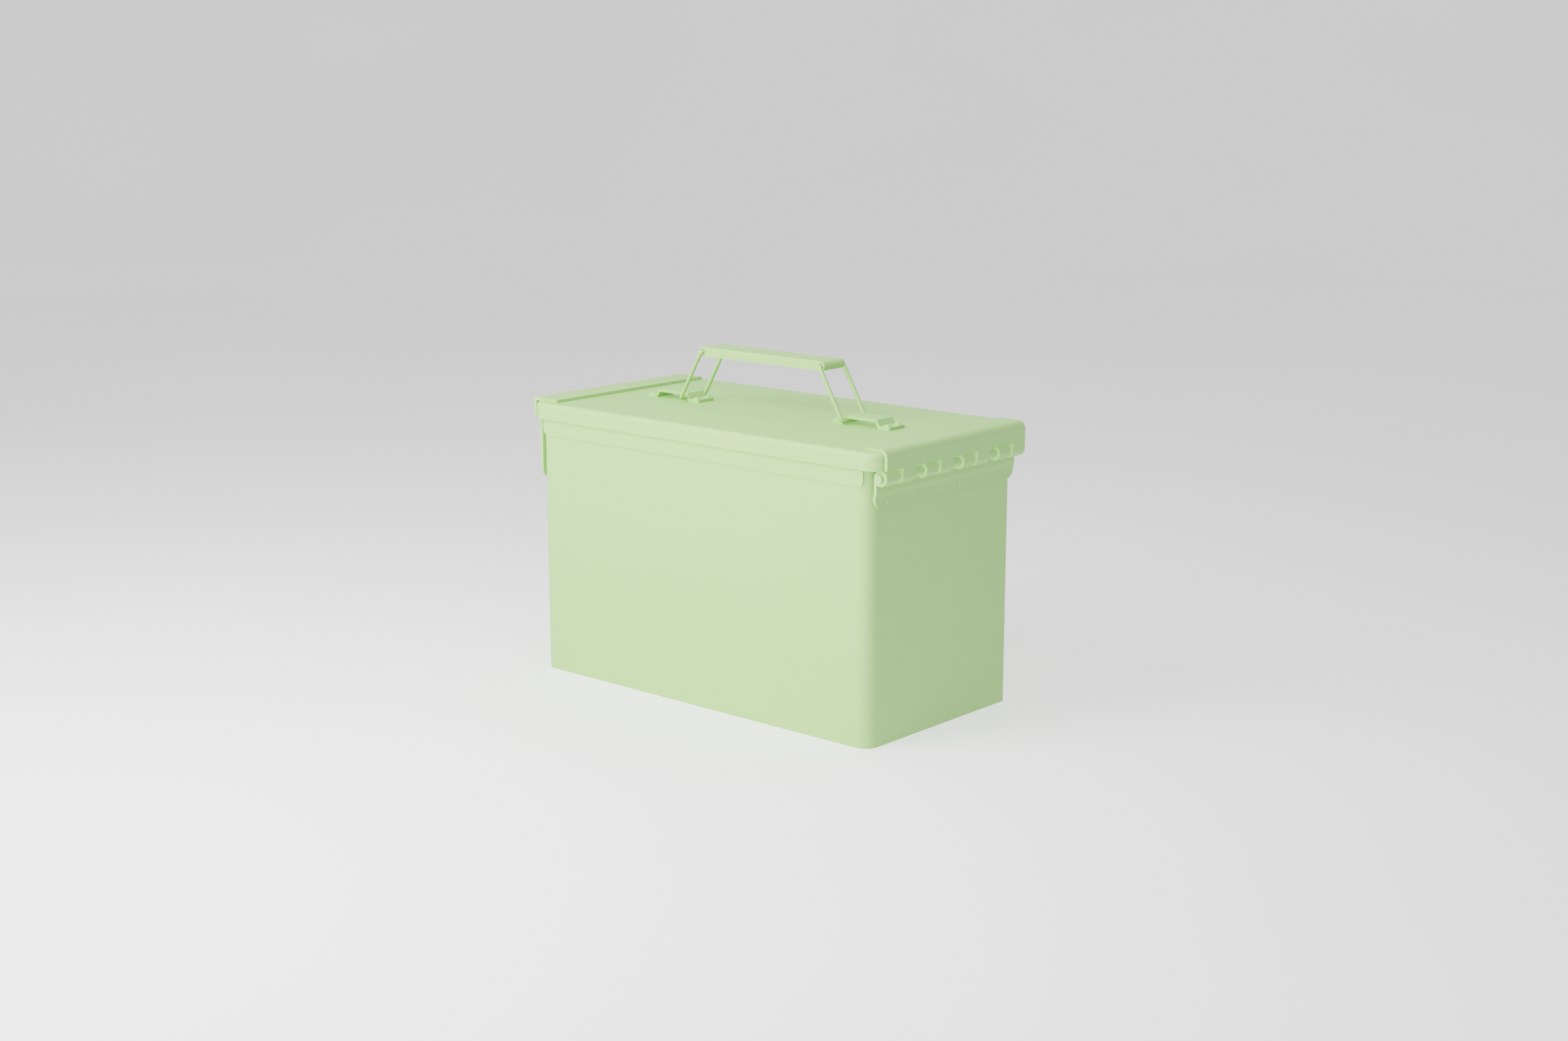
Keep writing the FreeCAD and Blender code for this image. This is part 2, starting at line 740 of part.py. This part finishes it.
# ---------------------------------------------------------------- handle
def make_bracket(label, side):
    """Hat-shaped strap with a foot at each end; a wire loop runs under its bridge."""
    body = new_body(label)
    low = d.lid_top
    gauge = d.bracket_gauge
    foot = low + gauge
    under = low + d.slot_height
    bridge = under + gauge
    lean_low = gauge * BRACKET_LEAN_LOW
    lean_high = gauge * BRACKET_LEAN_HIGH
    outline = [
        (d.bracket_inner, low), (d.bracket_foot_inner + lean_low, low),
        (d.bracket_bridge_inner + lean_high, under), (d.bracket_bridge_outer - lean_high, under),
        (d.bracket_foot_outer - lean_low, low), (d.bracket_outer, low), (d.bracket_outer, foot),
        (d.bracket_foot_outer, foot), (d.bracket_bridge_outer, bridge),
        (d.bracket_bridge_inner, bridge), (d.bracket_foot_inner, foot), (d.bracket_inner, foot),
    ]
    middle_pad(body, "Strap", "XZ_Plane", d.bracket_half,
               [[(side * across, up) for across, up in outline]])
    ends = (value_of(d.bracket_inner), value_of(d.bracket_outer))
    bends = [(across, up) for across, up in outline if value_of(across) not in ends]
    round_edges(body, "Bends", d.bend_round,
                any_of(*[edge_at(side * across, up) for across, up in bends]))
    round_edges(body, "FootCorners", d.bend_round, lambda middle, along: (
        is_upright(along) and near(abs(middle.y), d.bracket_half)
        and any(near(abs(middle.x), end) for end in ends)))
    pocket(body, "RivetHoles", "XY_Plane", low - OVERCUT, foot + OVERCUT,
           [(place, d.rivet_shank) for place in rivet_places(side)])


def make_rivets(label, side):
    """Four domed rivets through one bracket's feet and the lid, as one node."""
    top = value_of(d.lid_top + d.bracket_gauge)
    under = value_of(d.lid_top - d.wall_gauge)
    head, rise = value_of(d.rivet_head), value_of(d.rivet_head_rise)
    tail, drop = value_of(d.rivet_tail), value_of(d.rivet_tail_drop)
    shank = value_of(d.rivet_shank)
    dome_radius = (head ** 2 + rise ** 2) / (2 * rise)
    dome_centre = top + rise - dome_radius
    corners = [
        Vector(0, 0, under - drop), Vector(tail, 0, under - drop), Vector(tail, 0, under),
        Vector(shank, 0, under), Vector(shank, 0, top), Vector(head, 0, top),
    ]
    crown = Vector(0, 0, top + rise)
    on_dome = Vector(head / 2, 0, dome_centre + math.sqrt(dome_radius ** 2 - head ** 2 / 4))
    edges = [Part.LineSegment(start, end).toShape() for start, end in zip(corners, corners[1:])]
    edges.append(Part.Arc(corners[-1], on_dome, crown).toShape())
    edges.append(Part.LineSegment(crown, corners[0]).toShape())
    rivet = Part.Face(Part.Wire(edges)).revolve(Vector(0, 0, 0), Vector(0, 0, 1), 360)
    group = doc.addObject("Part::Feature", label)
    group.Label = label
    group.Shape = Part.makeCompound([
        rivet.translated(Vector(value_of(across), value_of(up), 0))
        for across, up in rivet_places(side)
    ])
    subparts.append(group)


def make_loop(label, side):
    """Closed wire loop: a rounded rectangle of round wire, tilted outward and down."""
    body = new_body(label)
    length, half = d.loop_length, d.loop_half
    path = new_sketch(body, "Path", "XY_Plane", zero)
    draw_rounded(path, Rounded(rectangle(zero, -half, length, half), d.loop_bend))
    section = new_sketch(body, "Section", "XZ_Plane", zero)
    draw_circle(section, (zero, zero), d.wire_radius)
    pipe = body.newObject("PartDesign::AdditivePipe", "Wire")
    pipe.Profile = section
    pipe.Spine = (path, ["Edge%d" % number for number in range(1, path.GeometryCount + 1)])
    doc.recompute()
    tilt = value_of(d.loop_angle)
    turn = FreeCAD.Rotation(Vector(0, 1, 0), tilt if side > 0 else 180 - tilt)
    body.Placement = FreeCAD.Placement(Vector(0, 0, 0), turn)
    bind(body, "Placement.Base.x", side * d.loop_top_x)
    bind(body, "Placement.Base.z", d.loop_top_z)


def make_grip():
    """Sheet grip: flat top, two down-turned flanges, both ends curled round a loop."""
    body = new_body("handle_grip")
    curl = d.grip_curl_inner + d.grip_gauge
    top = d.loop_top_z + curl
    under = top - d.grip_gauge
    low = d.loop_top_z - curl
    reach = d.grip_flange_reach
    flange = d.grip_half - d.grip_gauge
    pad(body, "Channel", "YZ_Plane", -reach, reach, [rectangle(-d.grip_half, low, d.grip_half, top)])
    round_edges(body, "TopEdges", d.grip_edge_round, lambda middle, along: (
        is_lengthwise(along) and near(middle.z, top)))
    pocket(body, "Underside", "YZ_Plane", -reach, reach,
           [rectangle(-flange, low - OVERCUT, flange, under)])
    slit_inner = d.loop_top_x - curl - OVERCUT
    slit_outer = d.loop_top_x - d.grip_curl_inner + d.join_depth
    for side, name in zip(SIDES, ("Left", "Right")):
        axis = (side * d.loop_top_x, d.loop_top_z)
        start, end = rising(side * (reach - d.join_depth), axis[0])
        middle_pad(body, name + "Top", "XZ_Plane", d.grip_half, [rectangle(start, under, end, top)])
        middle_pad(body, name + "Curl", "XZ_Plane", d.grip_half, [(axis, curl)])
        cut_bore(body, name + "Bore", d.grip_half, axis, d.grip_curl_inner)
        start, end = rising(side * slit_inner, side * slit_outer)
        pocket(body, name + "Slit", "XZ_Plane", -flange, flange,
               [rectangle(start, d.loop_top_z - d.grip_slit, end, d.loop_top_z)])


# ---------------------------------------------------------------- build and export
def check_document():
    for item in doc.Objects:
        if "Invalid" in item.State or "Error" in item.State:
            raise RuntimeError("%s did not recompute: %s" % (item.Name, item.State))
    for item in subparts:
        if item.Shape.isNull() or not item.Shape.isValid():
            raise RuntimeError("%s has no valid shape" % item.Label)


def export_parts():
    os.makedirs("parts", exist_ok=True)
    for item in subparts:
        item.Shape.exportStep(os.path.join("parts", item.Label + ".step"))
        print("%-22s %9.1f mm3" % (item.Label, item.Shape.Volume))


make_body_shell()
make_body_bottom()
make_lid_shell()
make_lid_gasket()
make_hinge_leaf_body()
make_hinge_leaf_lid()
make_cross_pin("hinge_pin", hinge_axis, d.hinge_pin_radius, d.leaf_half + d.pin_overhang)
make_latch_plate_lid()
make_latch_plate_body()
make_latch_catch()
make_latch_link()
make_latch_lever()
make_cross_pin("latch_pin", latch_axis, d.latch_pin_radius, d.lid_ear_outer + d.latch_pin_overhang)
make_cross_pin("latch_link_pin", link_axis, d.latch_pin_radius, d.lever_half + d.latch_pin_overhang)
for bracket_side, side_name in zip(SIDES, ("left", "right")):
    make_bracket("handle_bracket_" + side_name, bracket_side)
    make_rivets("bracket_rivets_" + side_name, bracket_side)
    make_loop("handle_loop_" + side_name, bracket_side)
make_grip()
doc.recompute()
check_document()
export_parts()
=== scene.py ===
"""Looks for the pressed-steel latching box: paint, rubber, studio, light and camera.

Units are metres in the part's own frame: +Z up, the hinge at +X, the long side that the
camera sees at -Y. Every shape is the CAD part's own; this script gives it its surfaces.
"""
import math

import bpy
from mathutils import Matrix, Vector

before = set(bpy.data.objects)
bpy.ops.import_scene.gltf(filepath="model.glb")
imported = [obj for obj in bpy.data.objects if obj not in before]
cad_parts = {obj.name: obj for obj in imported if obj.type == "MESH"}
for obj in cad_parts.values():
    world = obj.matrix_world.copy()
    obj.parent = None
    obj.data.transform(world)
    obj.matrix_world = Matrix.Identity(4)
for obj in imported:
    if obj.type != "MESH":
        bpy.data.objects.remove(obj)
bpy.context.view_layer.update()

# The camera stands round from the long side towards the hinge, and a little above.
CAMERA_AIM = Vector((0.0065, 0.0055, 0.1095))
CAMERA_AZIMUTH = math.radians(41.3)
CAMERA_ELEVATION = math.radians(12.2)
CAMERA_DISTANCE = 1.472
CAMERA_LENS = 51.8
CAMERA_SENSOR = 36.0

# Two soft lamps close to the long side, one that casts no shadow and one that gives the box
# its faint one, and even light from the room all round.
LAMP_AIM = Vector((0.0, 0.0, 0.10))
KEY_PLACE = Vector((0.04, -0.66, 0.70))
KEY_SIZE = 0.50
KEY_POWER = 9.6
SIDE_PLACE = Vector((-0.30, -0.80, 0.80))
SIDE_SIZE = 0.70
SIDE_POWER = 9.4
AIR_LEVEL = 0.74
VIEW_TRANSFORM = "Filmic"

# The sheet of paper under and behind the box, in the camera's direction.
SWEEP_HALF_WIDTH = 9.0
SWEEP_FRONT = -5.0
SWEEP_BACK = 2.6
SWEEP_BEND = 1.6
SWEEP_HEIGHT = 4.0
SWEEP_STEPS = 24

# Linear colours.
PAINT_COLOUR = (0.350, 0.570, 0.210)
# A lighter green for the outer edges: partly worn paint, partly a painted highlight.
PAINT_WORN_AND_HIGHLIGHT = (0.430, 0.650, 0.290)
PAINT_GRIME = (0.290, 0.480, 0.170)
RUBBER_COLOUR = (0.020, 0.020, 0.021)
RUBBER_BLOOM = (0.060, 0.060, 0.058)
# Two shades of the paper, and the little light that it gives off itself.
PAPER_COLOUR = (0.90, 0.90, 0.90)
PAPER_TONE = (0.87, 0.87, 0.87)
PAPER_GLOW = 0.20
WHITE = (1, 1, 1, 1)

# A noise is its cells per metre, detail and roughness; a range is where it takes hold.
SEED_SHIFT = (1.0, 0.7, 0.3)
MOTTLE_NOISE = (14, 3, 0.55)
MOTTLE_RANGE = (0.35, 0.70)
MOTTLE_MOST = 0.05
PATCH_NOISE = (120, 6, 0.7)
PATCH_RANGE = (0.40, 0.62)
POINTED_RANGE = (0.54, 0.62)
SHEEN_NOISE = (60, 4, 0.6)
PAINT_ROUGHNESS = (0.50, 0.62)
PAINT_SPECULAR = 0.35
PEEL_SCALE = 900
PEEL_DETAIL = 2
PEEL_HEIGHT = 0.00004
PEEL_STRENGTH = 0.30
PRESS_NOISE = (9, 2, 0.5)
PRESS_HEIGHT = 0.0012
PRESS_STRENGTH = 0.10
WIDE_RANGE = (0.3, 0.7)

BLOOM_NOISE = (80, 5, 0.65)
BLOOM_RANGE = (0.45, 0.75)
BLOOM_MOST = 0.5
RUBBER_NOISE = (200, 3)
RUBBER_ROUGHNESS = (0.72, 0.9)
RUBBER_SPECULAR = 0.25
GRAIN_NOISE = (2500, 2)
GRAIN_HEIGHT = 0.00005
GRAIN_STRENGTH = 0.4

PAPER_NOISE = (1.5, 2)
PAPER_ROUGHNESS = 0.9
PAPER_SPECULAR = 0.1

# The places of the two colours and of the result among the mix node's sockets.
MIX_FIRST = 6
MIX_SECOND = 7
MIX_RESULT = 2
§
Go back over the listing above and copy exactly the lines that begin at the line with "obj.data.transform(world)" and stop after the line with "bpy.context.view_layer.update()"; leave out every other line.

    obj.data.transform(world)
    obj.matrix_world = Matrix.Identity(4)
for obj in imported:
    if obj.type != "MESH":
        bpy.data.objects.remove(obj)
bpy.context.view_layer.update()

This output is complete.